--- What the task asks ---
Find each line holding "type" and copy it out.

--- Listed records ---
^^^^^^^^

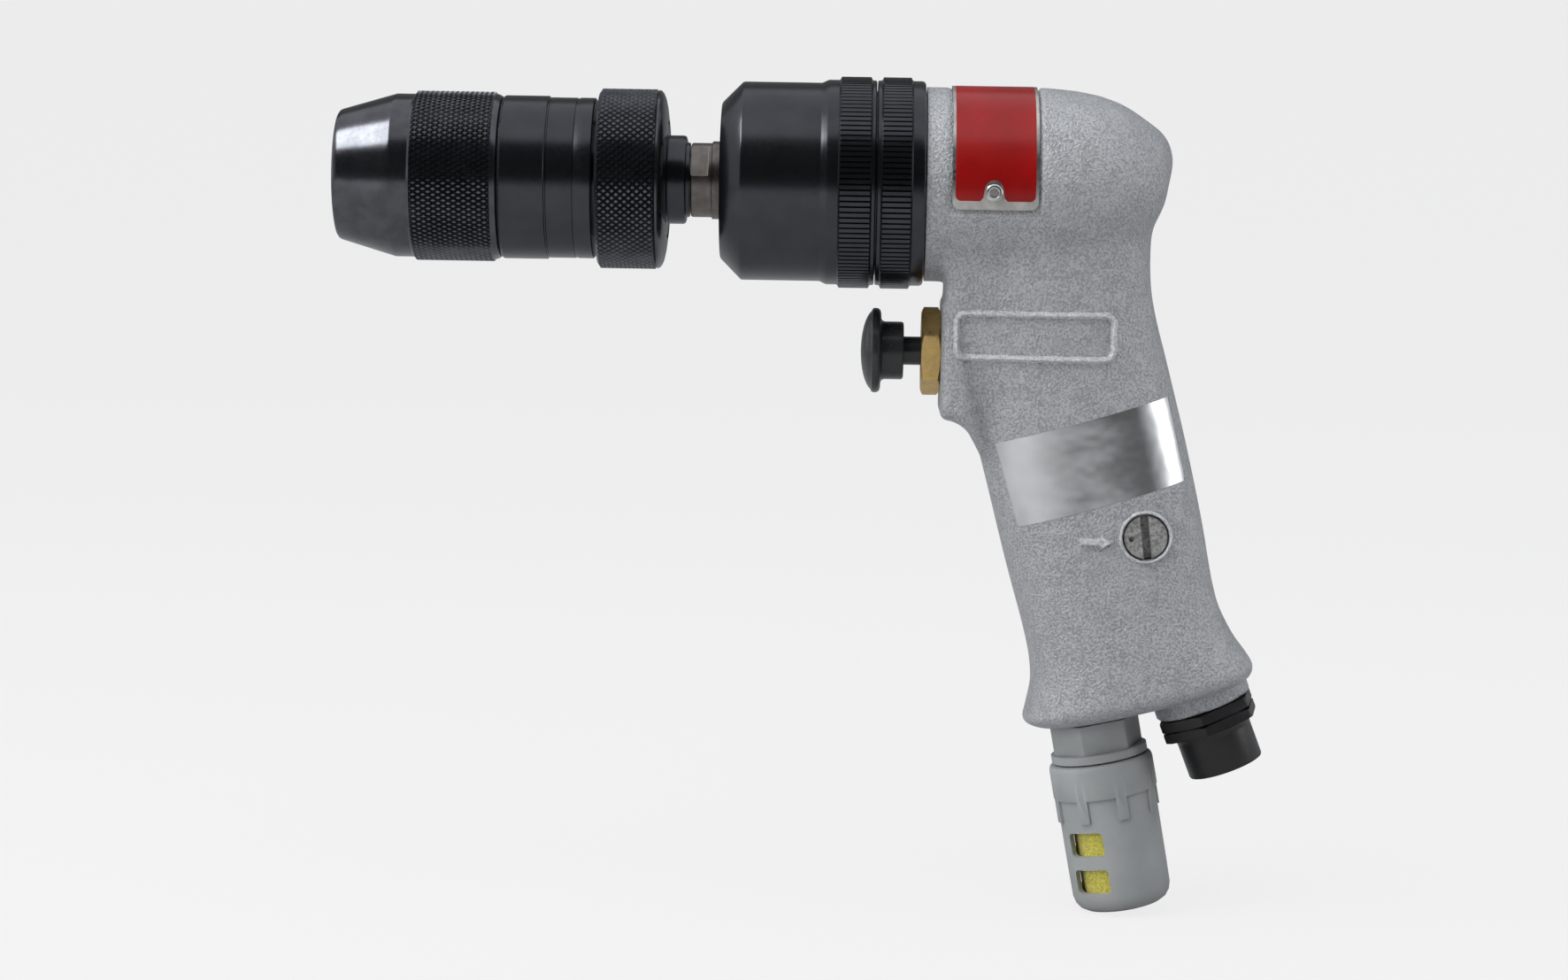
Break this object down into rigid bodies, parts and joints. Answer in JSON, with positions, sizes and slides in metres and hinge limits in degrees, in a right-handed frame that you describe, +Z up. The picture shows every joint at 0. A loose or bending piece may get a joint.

^^^^^^^^

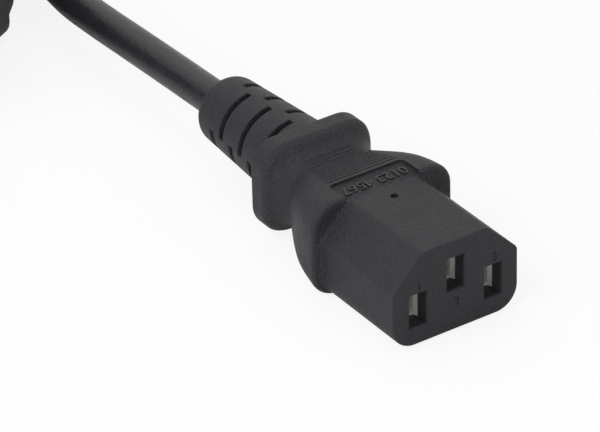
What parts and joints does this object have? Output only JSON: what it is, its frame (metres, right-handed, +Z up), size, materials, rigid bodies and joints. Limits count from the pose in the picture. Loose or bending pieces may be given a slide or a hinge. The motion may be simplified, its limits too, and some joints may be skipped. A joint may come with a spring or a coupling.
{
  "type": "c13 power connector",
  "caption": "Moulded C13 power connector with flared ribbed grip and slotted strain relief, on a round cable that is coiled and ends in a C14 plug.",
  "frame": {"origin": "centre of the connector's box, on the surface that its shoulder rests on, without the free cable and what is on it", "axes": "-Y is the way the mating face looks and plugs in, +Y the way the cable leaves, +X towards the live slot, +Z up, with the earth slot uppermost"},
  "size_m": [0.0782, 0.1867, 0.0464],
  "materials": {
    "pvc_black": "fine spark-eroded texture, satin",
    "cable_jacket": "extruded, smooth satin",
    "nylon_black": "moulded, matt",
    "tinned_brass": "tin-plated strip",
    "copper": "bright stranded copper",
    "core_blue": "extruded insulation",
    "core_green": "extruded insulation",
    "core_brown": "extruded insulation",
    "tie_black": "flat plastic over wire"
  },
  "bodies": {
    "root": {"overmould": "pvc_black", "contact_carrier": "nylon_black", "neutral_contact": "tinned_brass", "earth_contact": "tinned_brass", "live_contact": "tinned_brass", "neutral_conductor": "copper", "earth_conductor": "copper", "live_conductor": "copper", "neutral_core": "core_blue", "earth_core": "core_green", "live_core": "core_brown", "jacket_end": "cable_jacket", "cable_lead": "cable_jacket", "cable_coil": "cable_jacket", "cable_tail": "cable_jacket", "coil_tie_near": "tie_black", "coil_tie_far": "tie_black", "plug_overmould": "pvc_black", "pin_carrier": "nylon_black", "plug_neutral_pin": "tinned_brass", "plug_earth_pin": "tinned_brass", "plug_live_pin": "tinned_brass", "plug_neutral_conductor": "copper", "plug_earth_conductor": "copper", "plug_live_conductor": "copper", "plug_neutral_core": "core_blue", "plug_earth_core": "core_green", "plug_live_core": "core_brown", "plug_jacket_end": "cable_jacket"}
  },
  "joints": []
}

^^^^^^^^

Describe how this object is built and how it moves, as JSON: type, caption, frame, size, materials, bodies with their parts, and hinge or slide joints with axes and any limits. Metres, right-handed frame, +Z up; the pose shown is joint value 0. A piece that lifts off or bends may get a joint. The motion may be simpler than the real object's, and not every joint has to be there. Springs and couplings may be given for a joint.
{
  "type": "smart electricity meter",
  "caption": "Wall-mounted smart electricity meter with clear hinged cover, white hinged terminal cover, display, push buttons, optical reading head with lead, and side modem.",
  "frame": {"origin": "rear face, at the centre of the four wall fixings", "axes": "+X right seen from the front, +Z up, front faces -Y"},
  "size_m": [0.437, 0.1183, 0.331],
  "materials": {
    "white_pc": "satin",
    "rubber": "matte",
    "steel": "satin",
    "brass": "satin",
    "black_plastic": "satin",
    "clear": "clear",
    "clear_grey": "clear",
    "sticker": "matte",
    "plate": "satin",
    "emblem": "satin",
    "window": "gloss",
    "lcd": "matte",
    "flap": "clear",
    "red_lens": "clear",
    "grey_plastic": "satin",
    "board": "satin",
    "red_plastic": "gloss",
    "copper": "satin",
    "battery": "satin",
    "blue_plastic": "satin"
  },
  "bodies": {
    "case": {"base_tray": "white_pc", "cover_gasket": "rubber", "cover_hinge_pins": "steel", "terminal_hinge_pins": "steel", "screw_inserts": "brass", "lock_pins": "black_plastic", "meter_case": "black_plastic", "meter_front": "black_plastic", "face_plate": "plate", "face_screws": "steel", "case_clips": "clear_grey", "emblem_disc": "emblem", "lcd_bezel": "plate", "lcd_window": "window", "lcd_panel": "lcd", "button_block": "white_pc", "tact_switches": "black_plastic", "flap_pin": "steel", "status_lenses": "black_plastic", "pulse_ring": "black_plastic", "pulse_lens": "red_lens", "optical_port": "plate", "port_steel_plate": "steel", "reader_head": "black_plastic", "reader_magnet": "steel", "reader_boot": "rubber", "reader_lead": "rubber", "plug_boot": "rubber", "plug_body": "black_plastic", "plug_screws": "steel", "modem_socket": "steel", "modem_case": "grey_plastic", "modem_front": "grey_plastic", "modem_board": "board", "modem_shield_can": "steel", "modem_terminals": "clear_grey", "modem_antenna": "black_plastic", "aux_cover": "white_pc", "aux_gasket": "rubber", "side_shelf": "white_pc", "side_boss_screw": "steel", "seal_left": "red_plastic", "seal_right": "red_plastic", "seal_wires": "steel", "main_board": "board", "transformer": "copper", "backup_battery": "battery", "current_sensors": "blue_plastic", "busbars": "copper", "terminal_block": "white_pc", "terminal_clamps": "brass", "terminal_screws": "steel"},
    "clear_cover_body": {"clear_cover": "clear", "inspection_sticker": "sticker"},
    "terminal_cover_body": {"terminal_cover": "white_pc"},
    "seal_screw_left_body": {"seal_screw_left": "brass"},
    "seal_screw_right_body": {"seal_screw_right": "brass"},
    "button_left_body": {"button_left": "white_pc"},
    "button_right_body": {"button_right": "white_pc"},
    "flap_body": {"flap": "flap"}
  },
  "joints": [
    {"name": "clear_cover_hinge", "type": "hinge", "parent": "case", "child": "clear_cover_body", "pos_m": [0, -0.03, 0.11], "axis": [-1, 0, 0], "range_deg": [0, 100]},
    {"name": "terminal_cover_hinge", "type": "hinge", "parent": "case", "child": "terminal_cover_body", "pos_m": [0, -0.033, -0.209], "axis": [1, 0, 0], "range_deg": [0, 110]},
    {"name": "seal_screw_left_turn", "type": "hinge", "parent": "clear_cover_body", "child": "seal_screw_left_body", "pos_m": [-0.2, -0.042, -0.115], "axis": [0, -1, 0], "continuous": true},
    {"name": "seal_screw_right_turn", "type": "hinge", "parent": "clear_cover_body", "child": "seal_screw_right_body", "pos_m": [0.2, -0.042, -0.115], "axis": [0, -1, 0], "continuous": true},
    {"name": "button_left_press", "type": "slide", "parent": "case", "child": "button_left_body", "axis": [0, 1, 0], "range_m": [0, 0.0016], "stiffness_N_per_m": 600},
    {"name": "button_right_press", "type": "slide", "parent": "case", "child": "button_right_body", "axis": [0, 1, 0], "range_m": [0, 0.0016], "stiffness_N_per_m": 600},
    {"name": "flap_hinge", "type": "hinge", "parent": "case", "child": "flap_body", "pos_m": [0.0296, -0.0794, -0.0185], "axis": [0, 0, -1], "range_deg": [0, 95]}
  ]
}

^^^^^^^^

--- Result of the exercise ---
  "type": "c13 power connector",
Describe how this object is built and how it moves, as JSON: type, caption, frame, size, materials, bodies with their parts, and hinge or slide joints with axes and any limits. Metres, right-handed frame, +Z up; the pose shown is joint value 0. A piece that lifts off or bends may get a joint. The motion may be simpler than the real object's, and not every joint has to be there. Springs and couplings may be given for a joint.
  "type": "smart electricity meter",
    {"name": "clear_cover_hinge", "type": "hinge", "parent": "case", "child": "clear_cover_body", "pos_m": [0, -0.03, 0.11], "axis": [-1, 0, 0], "range_deg": [0, 100]},
    {"name": "terminal_cover_hinge", "type": "hinge", "parent": "case", "child": "terminal_cover_body", "pos_m": [0, -0.033, -0.209], "axis": [1, 0, 0], "range_deg": [0, 110]},
    {"name": "seal_screw_left_turn", "type": "hinge", "parent": "clear_cover_body", "child": "seal_screw_left_body", "pos_m": [-0.2, -0.042, -0.115], "axis": [0, -1, 0], "continuous": true},
    {"name": "seal_screw_right_turn", "type": "hinge", "parent": "clear_cover_body", "child": "seal_screw_right_body", "pos_m": [0.2, -0.042, -0.115], "axis": [0, -1, 0], "continuous": true},
    {"name": "button_left_press", "type": "slide", "parent": "case", "child": "button_left_body", "axis": [0, 1, 0], "range_m": [0, 0.0016], "stiffness_N_per_m": 600},
    {"name": "button_right_press", "type": "slide", "parent": "case", "child": "button_right_body", "axis": [0, 1, 0], "range_m": [0, 0.0016], "stiffness_N_per_m": 600},
    {"name": "flap_hinge", "type": "hinge", "parent": "case", "child": "flap_body", "pos_m": [0.0296, -0.0794, -0.0185], "axis": [0, 0, -1], "range_deg": [0, 95]}